Fernando Alonso thinks it will take just a 10-minute conversation with Alpine this summer to sort out his Formula 1 future.

Fernando Alonso, Alpine F1 Team, is interviewed after the race

Alonso's current two-year deal runs out at the end of this season, and the 2005 and 2006 F1 world champion looks set to extend his stay in grand prix racing for what could be his final contract - two decades on from his debut in 2001.

However, no final decision has been taken as Alpine also has to weigh up what is best to do with its highly rated reserve driver Oscar Piastri.

While 2021 Formula 2 champion Piastri has been most closely linked with a loan deal at Williams, 41-year-old Alonso is aware that there is a chance he could be replaced by the youngster.

However, speaking ahead of the Hungarian Grand Prix, the Spaniard said his focus was only on continuing at his current team – and reckoned negotiations should be swift.

Speaking about planned conversations with his Alpine bosses over the summer, he said: “I will be on holidays and the bosses will be on holidays as well. So we need to take some video calls or whatever.

“But when two parties, they want to agree on something, it takes 10 minutes.

“When two parties they don't, or they fight to agree on something, then maybe one of the sides is not happy. So it will not take more than 10 minutes with whatever I can talk.”

Alonso is clear that, having seen the level of progress that Alpine has made in F1 over the past two seasons, he does not want to move elsewhere.

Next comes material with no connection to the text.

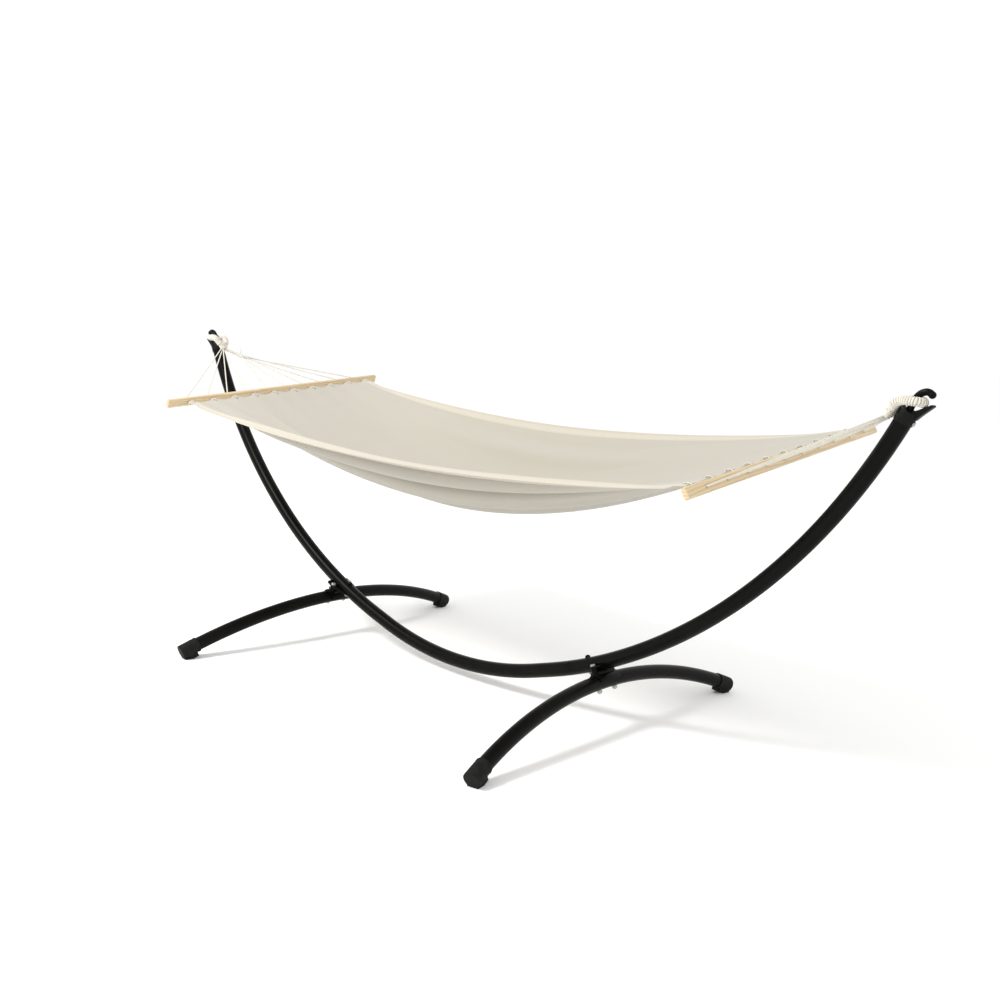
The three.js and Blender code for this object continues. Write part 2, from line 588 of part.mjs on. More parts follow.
function cordGather() {
  const ring = (x, y, z) => circlePoints(GATHER_RADIUS, ROD_SIDES).map((c) =>
    new THREE.Vector3(x, y + c.x, z + c.y));
  return loft([ring(-knot.x + GAP, GATHER_RADIUS, knot.z), ring(gather.x, gather.y, gather.z)]);
}

function suspensionCord(bar, i) {
  const side = bar.out;
  const fromGather = side < 0 && i >= LEFT_GATHERED_FROM;
  const origin = fromGather ? gather : new THREE.Vector3(side * knot.x, 0, knot.z);
  const place = fromGather ? i - (LEFT_GATHERED_FROM + CORD_COUNT - 1) / 2 : i - (CORD_COUNT - 1) / 2;
  const row = i % 2 === 0 ? CORD_FAN_ROW : -CORD_FAN_ROW;
  const y = cordY(i);
  const faceOut = BAR_THICKNESS / 2 + CORD_BEND_FROM_BAR;
  const clothEdge = clothPoint(side, y / CLOTH_HALF_WIDTH);
  const points = [
    new THREE.Vector3(origin.x - side * CORD_START, origin.y + place * CORD_FAN_PITCH, origin.z + row),
    new THREE.Vector3(side * faceOut, y, 0).applyMatrix4(bar.frame),
    new THREE.Vector3(-side * faceOut, y, 0).applyMatrix4(bar.frame),
    clothEdge.clone().add(new THREE.Vector3(side * CORD_CLOTH_GAP, 0, -CLOTH_THICKNESS / 2)),
  ];
  return mitredCord(points, CORD_RADIUS, CORD_SIDES);
}

// ---------------------------------------------------------------- assembly
const hammock = new THREE.Group();

function add(group, name, geometry, material) {
  const mesh = new THREE.Mesh(geometry, material);
  mesh.name = name;
  group.add(mesh);
}

add(hammock, 'arc_tube_middle', middleTube(), BLACK_PAINT());

for (const end of ['right', 'left']) {
  const half = new THREE.Group();
  half.rotation.z = end === 'left' ? Math.PI : 0;
  // The half turn swaps near and far as well, so the names follow the turned place.
  const sideName = (y) => ((y < 0) === (end === 'right') ? 'near' : 'far');
  add(half, `arc_tube_${end}`, sideTube(), BLACK_PAINT());
  add(half, `joint_sleeve_${end}`, jointSleeve(), ZINC());
  add(half, `joint_bolt_${end}`, jointBolt(), ZINC());
  add(half, `joint_nut_${end}`, domedNut(), BLACK_RUBBER());
  add(half, `foot_arch_${end}`, footArch(), BLACK_PAINT());
  add(half, `saddle_${end}`, saddleBracket(), BLACK_PAINT());
  for (const y of [-SADDLE_BOLT_Y, SADDLE_BOLT_Y]) {
    add(half, `saddle_bolt_${end}_${sideName(y)}`, saddleBolt(y), ZINC());
    add(half, `saddle_nut_${end}_${sideName(y)}`, saddleNut(y), ZINC());
    add(half, `rubber_foot_${end}_${sideName(y)}`, rubberFoot(Math.sign(y)), BLACK_RUBBER());
  }
  add(half, `hook_${end}`, hookFinger(), BLACK_PAINT());
  add(half, `hook_cap_${end}`, hookCap(), BLACK_RUBBER());
  add(half, `hook_bolt_${end}`, hookBolt(), ZINC());
  add(half, `rope_loop_${end}`, ropeLoop(), COTTON_ROPE());
  add(half, `rope_binding_${end}`, ropeBinding(), COTTON_ROPE());
  hammock.add(half);
}

add(hammock, 'spreader_bar_left', spreaderBar(leftBar), PINE());
add(hammock, 'spreader_bar_right', spreaderBar(rightBar), PINE());
add(hammock, 'cord_gather_left', cordGather(), COTTON_ROPE());
for (let i = 0; i < CORD_COUNT; i += 1) {
  add(hammock, `cord_left_${i + 1}`, suspensionCord(leftBar, i), COTTON_ROPE());
  add(hammock, `cord_right_${i + 1}`, suspensionCord(rightBar, i), COTTON_ROPE());
}
add(hammock, 'cloth_bed', clothBed(), CANVAS());

export default hammock;
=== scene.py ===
"""Looks of the hammock on its curved steel stand, in metres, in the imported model's frame.

+X runs along the stand, +Y across it and +Z up. The stand's left end is its right end
turned half a turn about Z, so each stand piece is built once, at the right.
"""
import math

import bmesh
import bpy
import numpy as np
from mathutils import Matrix


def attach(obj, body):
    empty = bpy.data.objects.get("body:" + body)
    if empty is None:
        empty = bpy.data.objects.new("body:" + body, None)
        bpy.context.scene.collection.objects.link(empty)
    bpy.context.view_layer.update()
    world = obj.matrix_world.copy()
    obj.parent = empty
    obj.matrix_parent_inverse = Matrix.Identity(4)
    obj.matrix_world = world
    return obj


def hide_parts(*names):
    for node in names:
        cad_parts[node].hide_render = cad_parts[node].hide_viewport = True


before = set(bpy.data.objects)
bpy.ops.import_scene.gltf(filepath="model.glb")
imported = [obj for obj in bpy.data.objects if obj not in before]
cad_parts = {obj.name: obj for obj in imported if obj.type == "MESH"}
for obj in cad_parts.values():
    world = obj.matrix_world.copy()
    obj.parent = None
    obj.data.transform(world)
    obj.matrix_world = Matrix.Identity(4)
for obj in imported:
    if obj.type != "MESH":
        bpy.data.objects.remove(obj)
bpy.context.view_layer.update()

# ---------------------------------------------------------------- camera
CAMERA_AZIMUTH = 42.11
CAMERA_ELEVATION = 8.995
CAMERA_ROLL = 3.375
CAMERA_PLACE = (2.306, -2.386, 1.083)
CAMERA_LENS = 39.85

# ---------------------------------------------------------------- stand sizes
TUBE_RADIUS = 0.021
TUBE_WALL = 0.0018
MIDDLE_BEND_RADIUS = 1.108
MIDDLE_BEND_LENGTH = 0.328
STRAIGHT_LENGTH = 0.056
SIDE_BEND_RADIUS = 1.555
ARC_HALF_LENGTH = 1.691
TUBE_SEAM_AT = 0.475
TUBE_SEAM_GAP = 0.0006
JOINT_BOLT_AT = 0.537
SADDLE_AT = 0.576
FOOT_TUBE_RADIUS = 0.0205
FOOT_BEND_RADIUS = 1.363
FOOT_HALF_LENGTH = 0.584
FOOT_AXIS_HEIGHT = 0.0227
SADDLE_PLATE = 0.004
SADDLE_LENGTH = 0.054
SADDLE_HALF_WIDTH = 0.043
SADDLE_BOLT_Y = 0.034
SADDLE_POST_RADIUS = 0.0085
SADDLE_CORNER_RADIUS = 0.009
SADDLE_WEB_SHARE = 0.6
FLANGE_BELOW_AXIS = 0.004
CLEARANCE = 0.0003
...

“I would like to stay here, but there are two parties and I will not put a gun to the head of anyone," he said.

“Okay, we will open the negotiations. And as I said, you know, if we agree on something, it will be a 10-minute conversation and if we have to fight too much it will be longer.”

Sebastian Vettel’s retirement from F1 at the end of the season has opened up a potential option for Alonso if he does not continue at Alpine, but the Spaniard does not appear particularly excited about that prospect.

Asked if Aston Martin was a possibility, he said: “All the teams are an option, as long as they don't have two drivers signed.

“My priority is to be with Alpine because we've been working and developing this project together for two years now. We are more and more competitive.

“And probably my wish is to stay but we didn't sit down completely and move things forward. So still, everything ongoing.”